The last legislated wage increase came in 1989. Later that year, RA 6727 created the Regional Tripartite Wages and Productivity Boards. Since then, the yearly adjustment of workers’ salaries has been discussed and set by the regional boards, composed of representatives from labor, management, and the labor department. The wage boards, which are more familiar with local conditions, labor productivity, and the cost of living in their respective regions, determine and adopt wage levels appropriate to their area of coverage.
Malacañang has expressed its reservations about a legislated across-the-board salary increase, saying that regional tripartite wage boards are still in a better position to determine wage hikes. The National Economic and Development Authority is evaluating the impact of this recent proposal by Congress.

| Signals |
The country’s gross international reserves rose for the 13th straight month, reaching a record high of US$23.0 billion as of end-2006. The foreign reserves level can finance 4.4 months’ worth of imports of goods and payments of services and income. The GIR could have been higher by US$292.0 million had the Bangko Sentral and national government not prepaid obligations to the IMF and Asian Development Bank.
Headline inflation slid for the 9th straight month, posting a 33-month low of 4.3% in December, as consumers enjoyed discounted fuel pump prices and transport fare rollbacks, thanks to an appreciating peso-dollar rate. Core inflation decreased for the 9th consecutive month, reaching a 32-month low of 4.6%. Food inflation fell to a 34-month low of 4.6% in December from 4.9% in November.
Net inflows of registered foreign portfolio investments rose 23.7% to US$2.6 billion in 2006 from US$2.1 billion in 2005. Inflows of foreign portfolio investments increased 45.1% to US$8.0 billion from US$5.5 billion, while outflows or capital repatriation of foreign portfolio investments grew 58.4% to US$5.4 billion from US$3.4 billion.
Overseas Filipino workers’ remittances rose 17.6% to US$11.4 billion in January to November from US$9.7 billion the previous year, close to breaching the Bangko Sentral’s yearend target of US$12.3 billion. According to the Philippine Overseas Employment Administration, the number of Filipino workers deployed abroad already reached one million as of November, growing 12.8% over last year’s level.

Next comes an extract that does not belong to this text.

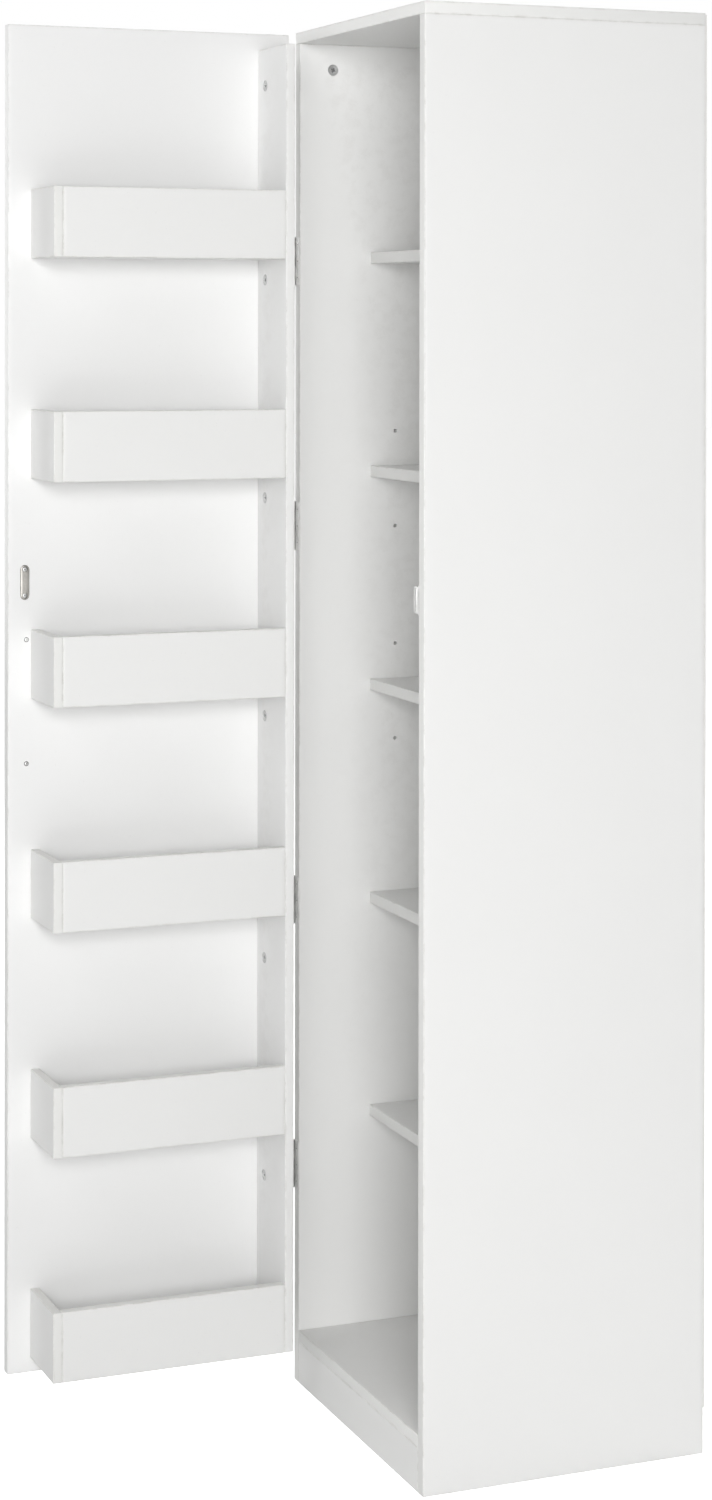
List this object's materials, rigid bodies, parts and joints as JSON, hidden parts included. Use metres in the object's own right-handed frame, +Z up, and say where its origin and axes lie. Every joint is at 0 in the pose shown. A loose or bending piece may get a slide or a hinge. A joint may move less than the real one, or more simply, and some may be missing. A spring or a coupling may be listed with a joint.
{
  "type": "pantry cabinet",
  "caption": "Tall narrow pantry cabinet in white board: one side-hung door that carries open storage racks, over fixed and adjustable shelves in a plain carcass.",
  "frame": {"origin": "on the floor, in the middle of the underside of the plinth, at mid-width", "axes": "+X to the right-hand side seen from the front, +Y from the front to the back, +Z up"},
  "size_m": [0.4435, 0.79, 1.8],
  "materials": {
    "carcass_board": "white melamine-faced chipboard, satin, with matching edge band",
    "door_board": "white melamine-faced chipboard, satin, with matching edge band",
    "rack_board": "white melamine-faced chipboard, 12 mm, satin, with matching edge band",
    "back_board": "hardboard, white lacquered inside, brown fibre outside",
    "hinge_steel": "nickel-plated steel, satin",
    "cam_zinc": "die-cast zinc, bright",
    "catch_plastic": "white moulded plastic",
    "catch_magnet": "ferrite magnet, dark grey",
    "handle_metal": "satin nickel"
  },
  "bodies": {
    "carcass": {"back_panel": "back_board", "bottom_panel": "carcass_board", "catch_housing": "catch_plastic", "catch_magnet": "catch_magnet", "hinge_leaf_carcass_1": "hinge_steel", "hinge_leaf_carcass_2": "hinge_steel", "hinge_leaf_carcass_3": "hinge_steel", "hinge_leaf_carcass_4": "hinge_steel", "hinge_pin_1": "hinge_steel", "hinge_pin_2": "hinge_steel", "hinge_pin_3": "hinge_steel", "hinge_pin_4": "hinge_steel", "plinth": "carcass_board", "shelf_1": "carcass_board", "shelf_2": "carcass_board", "shelf_3": "carcass_board", "shelf_4": "carcass_board", "shelf_5": "carcass_board", "side_panel_left": "carcass_board", "side_panel_right": "carcass_board", "top_cam_lock_left_front": "cam_zinc", "top_cam_lock_left_rear": "cam_zinc", "top_cam_lock_right_front": "cam_zinc", "top_cam_lock_right_rear": "cam_zinc", "top_panel": "carcass_board"},
    "door": {"door_panel": "door_board", "door_stile": "rack_board", "handle_bar": "handle_metal", "handle_post_lower": "handle_metal", "handle_post_upper": "handle_metal", "hinge_leaf_door_1": "hinge_steel", "hinge_leaf_door_2": "hinge_steel", "hinge_leaf_door_3": "hinge_steel", "hinge_leaf_door_4": "hinge_steel", "rack_base_1": "rack_board", "rack_base_2": "rack_board", "rack_base_3": "rack_board", "rack_base_4": "rack_board", "rack_base_5": "rack_board", "rack_base_6": "rack_board", "rack_end_1": "rack_board", "rack_end_2": "rack_board", "rack_end_3": "rack_board", "rack_end_4": "rack_board", "rack_end_5": "rack_board", "rack_end_6": "rack_board", "rack_front_1": "rack_board", "rack_front_2": "rack_board", "rack_front_3": "rack_board", "rack_front_4": "rack_board", "rack_front_5": "rack_board", "rack_front_6": "rack_board", "stile_cam_lock_1": "cam_zinc", "stile_cam_lock_2": "cam_zinc", "stile_cam_lock_3": "cam_zinc", "stile_cam_lock_4": "cam_zinc", "stile_cam_lock_5": "cam_zinc", "stile_cam_lock_6": "cam_zinc", "strike_plate": "hinge_steel"}
  },
  "joints": [
    {"name": "door_swing", "type": "hinge", "parent": "carcass", "child": "door", "pos_m": [-0.199, -0.0105, 0.9], "axis": [0, 0, 1], "range_deg": [-90, 90]}
  ]
}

Commercial bank lending grew 6.8% in end-November, down from 11.1% in end-October, but up from 2.1% a year ago. Financial institutions, real estate, and business services accounted for 32.1% of bank loans and posted the fastest bank-lending growth rate of 26.9% among the different economic activities. While manufacturing accounted for 23.2% of bank loans, bank lending to the sector shrank 8.1%.